Sarah Price plays Sita, a teenager who endures through violent times in Zinnie Harris' 'Solstice' at A Red Orchid Theatre. (Michael Brosilow)While Michael greets all of this with benign acceptance, counseling that bad times blow in and out and violence is not God’s way, Adie and his pals wade deeper and deeper into the fray – despite the seasoned caution of a girl their own age who sees only calamity at the end of the boys’ impetuous course. The girl, Sita (played by Sarah Price with wide-eyed vivacity and urgent directness), serves much like a Greek chorus in a play that resonates of classical tragedy. She suffers, she sees, she warns. All for naught.

A Red Orchid’s production, directed by Karen Kessler and designed by Joey Wade and Aaron O’Neill, bears just the right aura of dramatic economy mingled with narrative sorrow. In the theater’s very small space, the sense of bleakness – like the sense of dread – is palpable. That said, the opening night performance collectively faltered in ways that not even some stellar efforts could entirely overcome.

Kirsten Fitzgerald shone in her understated portrayal of the gravely ill Terese, a woman who has pretty much given up on God.
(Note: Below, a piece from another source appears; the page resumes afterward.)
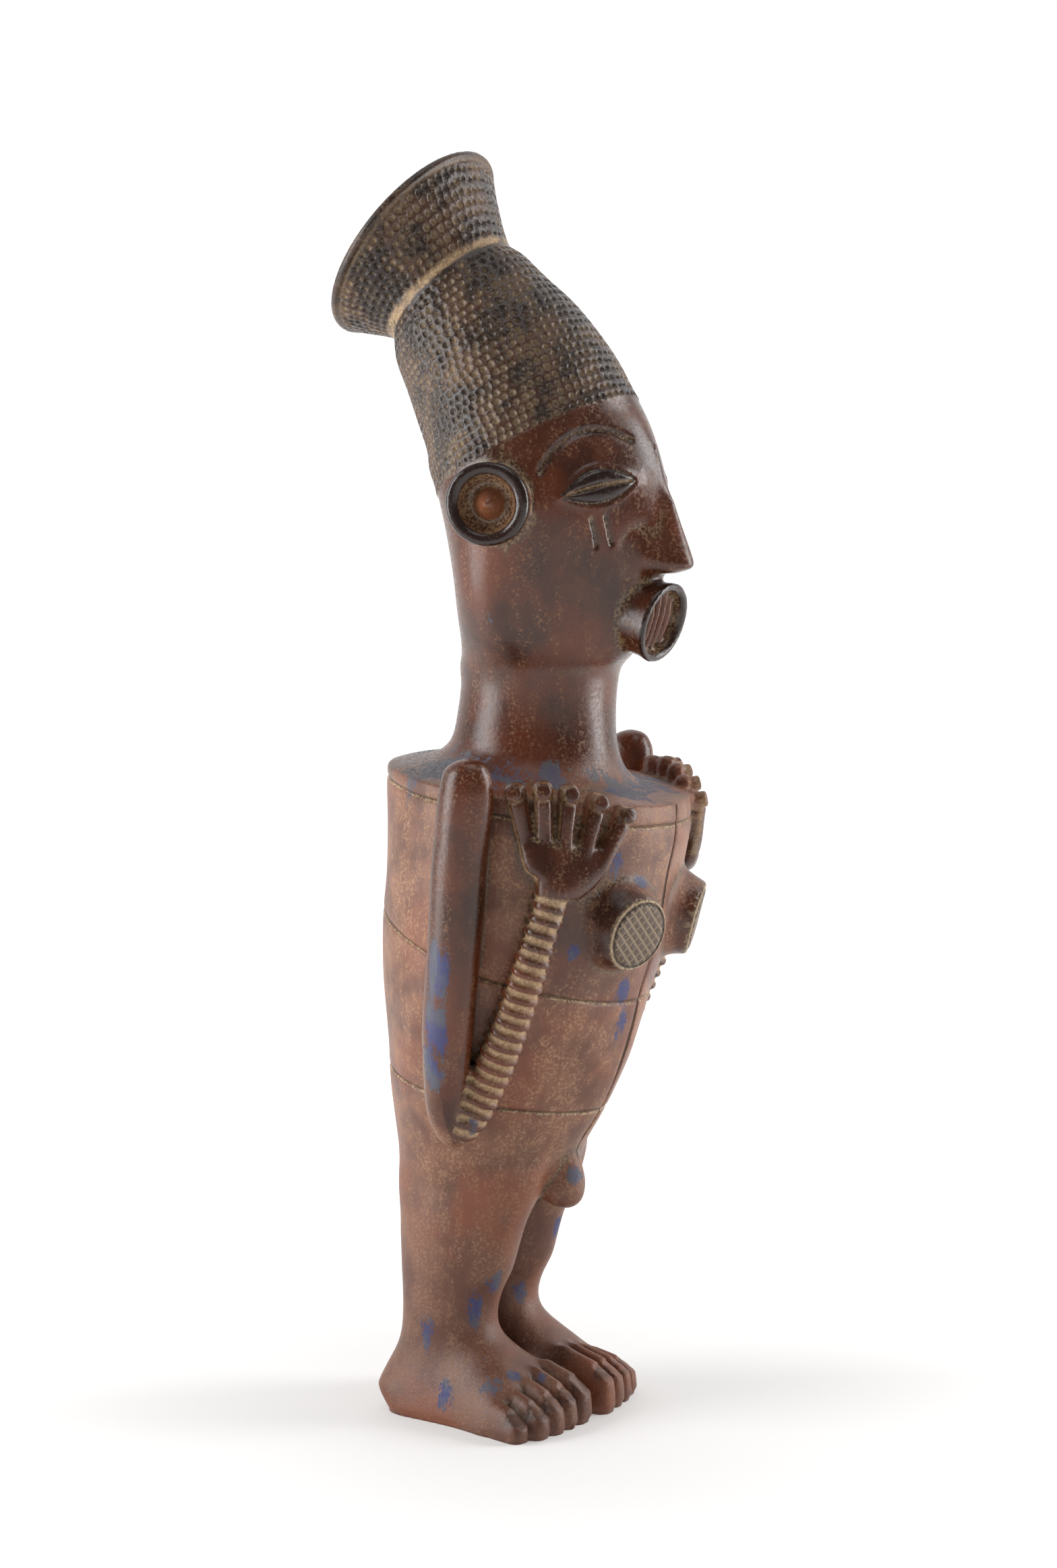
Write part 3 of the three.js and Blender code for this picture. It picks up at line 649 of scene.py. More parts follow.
def add_foot(side):
    high = LEFT_RISE if side > 0 else 1.0
    reach = LEFT_REACH if side > 0 else 0.0
    rows = np.array([[k, *row] for k, row in enumerate(FOOT)], float)
    rows[:, 1] *= -side
    rows[:, 4] *= high
    add_soled(rows, (0, -1), 60, 110, -side * CREST_LEAN)
    for k in range(5):
        rows = toe_rows(k, high, reach)
        rows[:, 1] *= -side
        add_soled(rows, rows[-1, 1:3] - rows[0, 1:3], 32, 60, 0.0, (0.8, 0.86))


both(add_foot)
print("forms", len(forms_in_clay), "with", sum(forms_in_clay), "faces")

# %% [markdown]
# ## Fusing the clay
# The forms overlap like coils pressed together. Boolean unions could join them, but they leave
# sharp seams and fail on near-touching faces. A voxel remesh turns them into one closed skin, and
# a few rounds of relaxing melt the joints the way a wet finger does.

# %% One closed skin
VOXEL = 0.0008
mesh = bpy.data.meshes.new("figure")
clay.to_mesh(mesh)
clay.free()
figure = bpy.data.objects.new("figure", mesh)
bpy.context.scene.collection.objects.link(figure)


def apply_modifier(kind, **settings):
    modifier = figure.modifiers.new(kind, kind)
    for name, value in settings.items():
        setattr(modifier, name, value)
    graph = bpy.context.evaluated_depsgraph_get()
    made = bpy.data.meshes.new_from_object(figure.evaluated_get(graph))
    figure.modifiers.clear()
    old = figure.data
    figure.data = made
    bpy.data.meshes.remove(old)
    print(kind, "gives", len(made.vertices), "points and", len(made.polygons), "faces")


apply_modifier("REMESH", mode="VOXEL", voxel_size=VOXEL, adaptivity=0.0, use_smooth_shade=True)


# %% Read and write points in the figure's own millimetres
def read(items, key, width, kind=float):
    data = np.empty(len(items) * width, kind)
    items.foreach_get(key, data)
    return data.reshape(-1, width)


def get_points():
    points = read(figure.data.vertices, "co", 3) / MM
    points[:, 1] += GROUND_SHIFT
    return points


def set_points(points):
    points = points.copy()
    points[:, 1] -= GROUND_SHIFT
    figure.data.vertices.foreach_set("co", (points * MM).ravel())
    figure.data.update()


def get_normals():
    return read(figure.data.vertex_normals, "vector", 3)


def get_edges():
    return read(figure.data.edges, "vertices", 2, np.int64)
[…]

She sadly marvels at the rancor incited by a debate at church over which direction a few crusts of bread – the body of Christ – should be circulated amongst the parishioners. It is a splendidly ironic metaphor of the petty issues that drive human beings to mutual hatred.

But the exchanges between Fitzgerald and Larry Grimm’s Michael often felt halting beyond the point of dramatic emphasis, as if the needed spontaneity had yet to be fully achieved and the seams were showing. Indeed, one can imagine Grimm finding more depth and range in his laconic character as the run of “Solstice” progresses.
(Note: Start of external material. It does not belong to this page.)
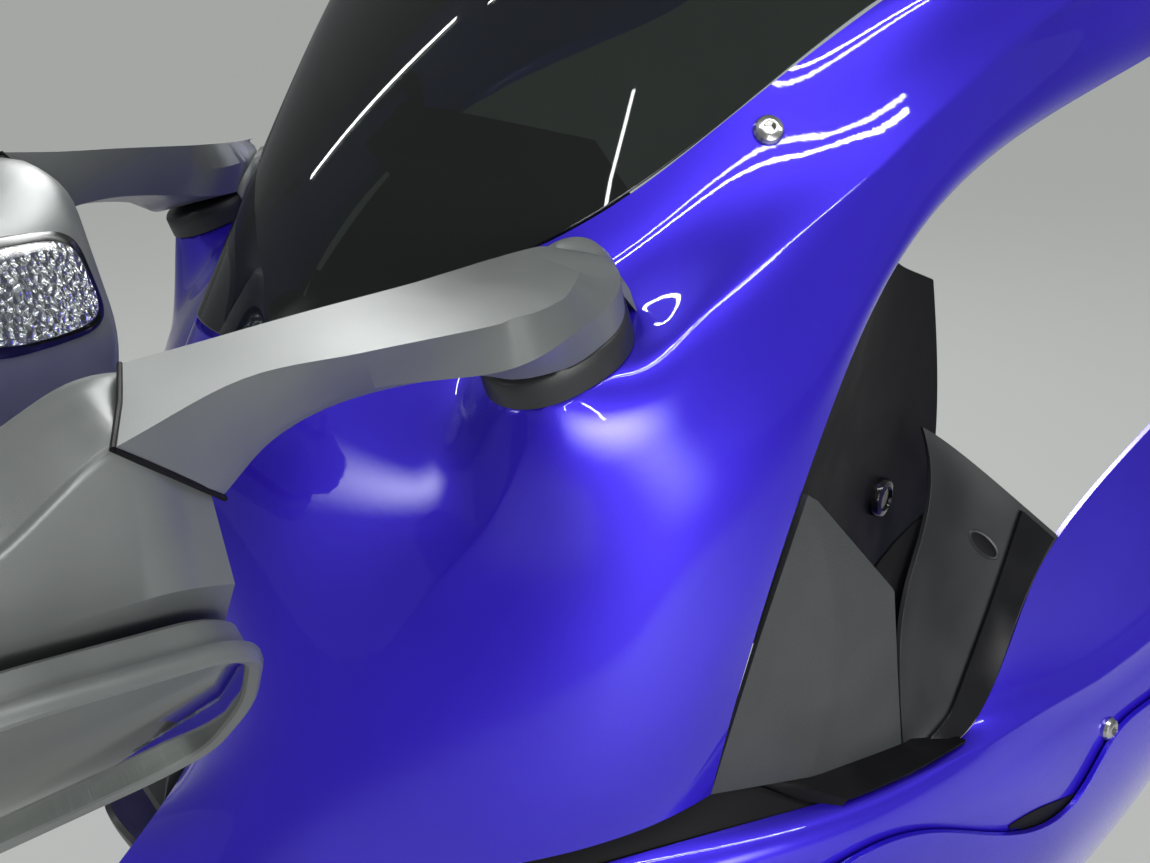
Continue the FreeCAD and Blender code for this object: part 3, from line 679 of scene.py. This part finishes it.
# Lower layer over the side cowl
def laid_on(net, spans, rows, cols, offset):
    """A grid of points above a sheet, between two edges given as (u, v, v)."""
    us, tops, lows = through_line(spans, evenly(rows)).T
    ku, kv = len(net), len(net[0])
    poles = np.array(net, float)
    grid = np.zeros((rows, cols, 3))
    normal = np.zeros((rows, cols, 3))
    d = 1e-3
    for i, (u, top, low) in enumerate(zip(us, tops, lows)):
        vs = np.linspace(top, low, cols)
        here = np.einsum("i,ijk->jk", basis(ku, np.array([u]))[0], poles)
        near = np.einsum("i,ijk->jk", basis(ku, np.array([min(1, u + d)]))[0], poles)
        bv = basis(kv, vs)
        grid[i] = bv @ here
        along = bv @ near - grid[i]
        across = basis(kv, np.minimum(vs + d, 1)) @ here - grid[i]
        normal[i] = np.cross(along, across)
    normal /= np.linalg.norm(normal, axis=2)[..., None]
    if normal[rows // 2, cols // 2, 1] < 0:
        normal = -normal
    return grid + normal * offset


pair("side_layer_skin", *shell_mesh(laid_on(SIDE_COWL, LAYER, 110, 40, layer_out), panel_t), PAINT,
     node="side_layer", slot="violet_paint", bevel=1.1, segments=3)


# Near-black strips, painted shade standing in the shaded gaps: under the hem, trim and recess, and behind
# the corner of trim and recess
strip_t = 1.5


def strip_between(name, highs, lows, dip):
    """A thin strip from one line of points to another, sagging by dip between them."""
    rows = []
    for high, low in zip(highs, lows):
        rows.append([tuple(high.lerp(low, k) - Vector(dip) * math.sin(math.pi * k))
                     for k in (0, 0.25, 0.5, 0.75, 1)])
    pair(name, *shell_mesh(np.array(rows), strip_t), SHADE_AND_JOINT_BLACK, slot="black_plastic", smooth=60.0)


def inward(net, u, v, depth, degree=3):
    """A point a depth under the sheet."""
    point, out = site(net, u, v, degree=degree)
    return point - out * depth


highs = [inward(COWL, u, 0.985, panel_t + 2) for u in np.linspace(0.42, 0.985, 34)]
highs += [inward(TRIM, 0.97, v, panel_t + 2, 1) for v in np.linspace(0.02, 0.97, 20)]
highs += [inward(RECESS, 0.97, v, panel_t + 2) for v in np.linspace(0.05, 0.99, 10)]
lows = [inward(SIDE_COWL, u, 0.09, panel_t + 1.5) for u in np.linspace(0.14, 0.565, len(highs))]
strip_between("gap_shade_strip", highs, lows, (0, 7, 0))


def by_height(points, heights):
    """The line through the points, taken at the given heights."""
    points = sorted([tuple(q) for q in points], key=lambda q: q[2])
    zs = [q[2] for q in points]
    return [Vector((np.interp(z, zs, [q[0] for q in points]), np.interp(z, zs, [q[1] for q in points]), z))
            for z in heights]


heights = np.linspace(-6, -103, 40)
trim_side = [inward(TRIM, u, 0.93, 5.0, 1) for u in evenly(60)]
recess_side = [inward(RECESS, u, 0.12, 5.0) for u in evenly(60)]
strip_between("corner_shade_strip", by_height(trim_side, heights), by_height(recess_side, heights), (0, 2, 0))


# Glossy rim round the outer edge of the recess
RIM = [(0.02, 0.80, 0.985), (0.25, 0.80, 0.985), (0.5, 0.79, 0.985), (0.75, 0.76, 0.985),
       (0.9, 0.70, 0.985), (0.985, 0.45, 0.985)]
rim_out, rim_t = 2.6, 2.4
pair("recess_rim", *shell_mesh(laid_on(RECESS, RIM, 90, 14, rim_out), rim_t), GLOSS,
     slot="black_plastic", bevel=1.1, segments=3)

# Windscreen
single("screen_skin", *panel(whole(SCREEN), screen_t, 110, 120, (0, 0, 0)), SMOKED, node="windscreen",
       slot="smoked_screen", bevel=0.9)


# Mirror arm
def hub_point(angle, height, radius):
    """A point round the hinge, at an angle from straight forward towards the left."""
    c, sn = math.cos(math.radians(angle)), math.sin(math.radians(angle))
    return hinge + lean * height + hinge_front * (radius * c) + hinge_left * (radius * sn)


def between(rows, per):
    """Rows of points with more rows put in between on smooth curves."""
    data = np.array([[tuple(p) for p in row] for row in rows], float)
    steps = np.linalg.norm(np.diff(data, axis=0), axis=2).mean(axis=1)
    knots = np.concatenate([[0], np.cumsum(np.sqrt(steps))])
    slope = np.gradient(data, knots, axis=0)
    out = []
    for i in range(len(data) - 1):
        span = knots[i + 1] - knots[i]
        for k in range(per if i < len(data) - 2 else per + 1):
            t = k / per
            a, b = 2 * t ** 3 - 3 * t ** 2 + 1, t ** 3 - 2 * t ** 2 + t
            c, d = -2 * t ** 3 + 3 * t ** 2, t ** 3 - t ** 2
            out.append(a * data[i] + b * span * slope[i] + c * data[i + 1] + d * span * slope[i + 1])
    return [[Vector(p) for p in row] for row in out]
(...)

Divided by the times are brother-sister Thomas (Steve Schine, left) and Terese (Kirsten Fitzgerald) and her husband Michael (Larry Grimm). (Michael Brosilow)Steve Schine adds a strong presence as Terese’s black-sheep brother, who has gone over to the dark side of the river but now makes a valiant attempt to dislodge sister and brother-in-law before their world blows up. As Terese’s pal and confidante Hannah, who’s also loosely sketched as Michael’s one-time love interest, Meighan Gerachis provides an empathic listener for the sick woman – and for seemingly everyone else. But here and there, these sundry dialogues with Gerachis also could use a touch of directorial oil.

A case can be made that Harris’ play is as much about loss of innocence as it is about the folly and ruthlessness of adults. Throughout, and specifically in the end, it is the unmoored, ungoverned and terrified teenagers who elicit our particular sympathy. As Adie, the couple’s son but essentially just a kid adrift, Andrew Cutler offers a quiet, sensitive performance nicely counterpoised to the exuberance of Sarah Price as his girlfriend Sita.

The unsuspected star of this production, however, is Danny Luwe as Sita’s brother Jean. Though early in the going, Jean is little more than a tag-along with a more aggressive and feared friend (Kevin Matthew Reyes), in the end Luwe twice ratchets up the tension in scenes of unforgettable terror and, to the young actor’s great credit, poignancy.

“Solstice” is potent, disturbing stuff, a lamentably credible likeness of the perpetual conflict and misery that blight human history. Nor, by Harris’ lights, does the world end with a whimper.